Kamp ziyaretimiz sonunda Akçakale Kaymakamı Eyüp Fırat’la da bir görüşme yaptık. Fırat, kampta bulunan 30 bin Suriyelinin yanısıra kamp dışında da 35-40 bin Suriyelinin yaşadığını, tamamının ihtiyaçlarının karşılanması için Deniz Feneri, İHH ve Hasene gibi çok sayıda Sivil Toplum Kuruluşlarıyla birlikte devletin büyük bir çaba içerisinde olduğunu söyledi ve ilave etti; “Asıl yük devletin sırtında.”
Kaymakam Fırat, kamptaki Suriyeliler için yurtdışından 5-6 kuruluşun yardım getirdiğini ama tamamının yardımlarından daha fazlasını Deniz Feneri’nin tek başına yaptığını ifade etti.
Bir BM yetkilisi Fırat’a, “Mülteci denildiğinde biz iki öğün yemek ve bir battaniyeyi anlarız. Siz bu standartların 7-8 kat üstüne çıkmışsınız” demiş.

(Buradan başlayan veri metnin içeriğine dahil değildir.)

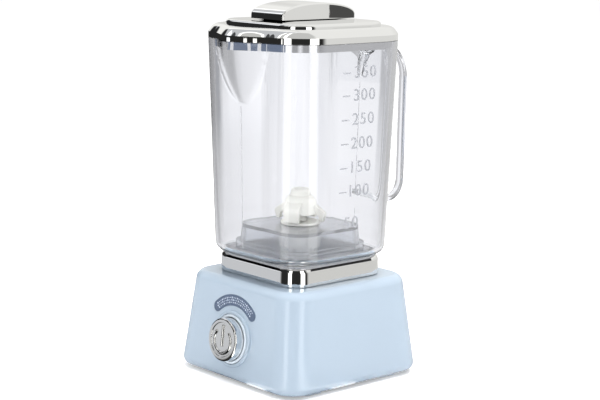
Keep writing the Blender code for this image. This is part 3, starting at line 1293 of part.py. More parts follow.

İşini severek ve gönülden yaptığı her halinden belli olan Kaymakam Eyüp Fırat, Şanlıurfalıların ne kadar yardımsever ve misafirperver olduklarını anlatırken, “Bir aile evinde 20 Suriyeliyi iki ay barındırmış, artık takati tamamen kesilince gelip bizden destek istedi” dedi.
Kamp Müdürü Hüseyin Ortaç aynı zamanda Akçakale müftüsü. Ortaç, Ürdün’de tahsil görmüş. Misafirlerinin diline, dinine ve kültürüne çok aşina. Kamp yönetimi, Kaymakam ve Şanlıurfalılar tam da bize yakışan bir ev sahipliğini başarıyla sürdürüyorlar. Başta Şanlıurfa Valisi ve Büyükşehir Belediye Başkanı olmak üzere Kaymakam Fırat’ı ve ekibini, İnsani Yardım Platformu üyelerini, Şanlıurfalıları tebrik ediyorum.
Suriyeli Fatma Hüseyin Hanım, “Türkiye’deki kamplar diğer ülkelerdeki kamplara göre beş yıldızlı otel kalitesinde” demişti. Akçakale’deki kampı ziyaret edince bu sözün anlamı daha iyi çıktı ortaya.
Suriyeli kardeşlerimizin bir an önce kendi evlerine sağlık ve huzurla dönmelerini diliyorum.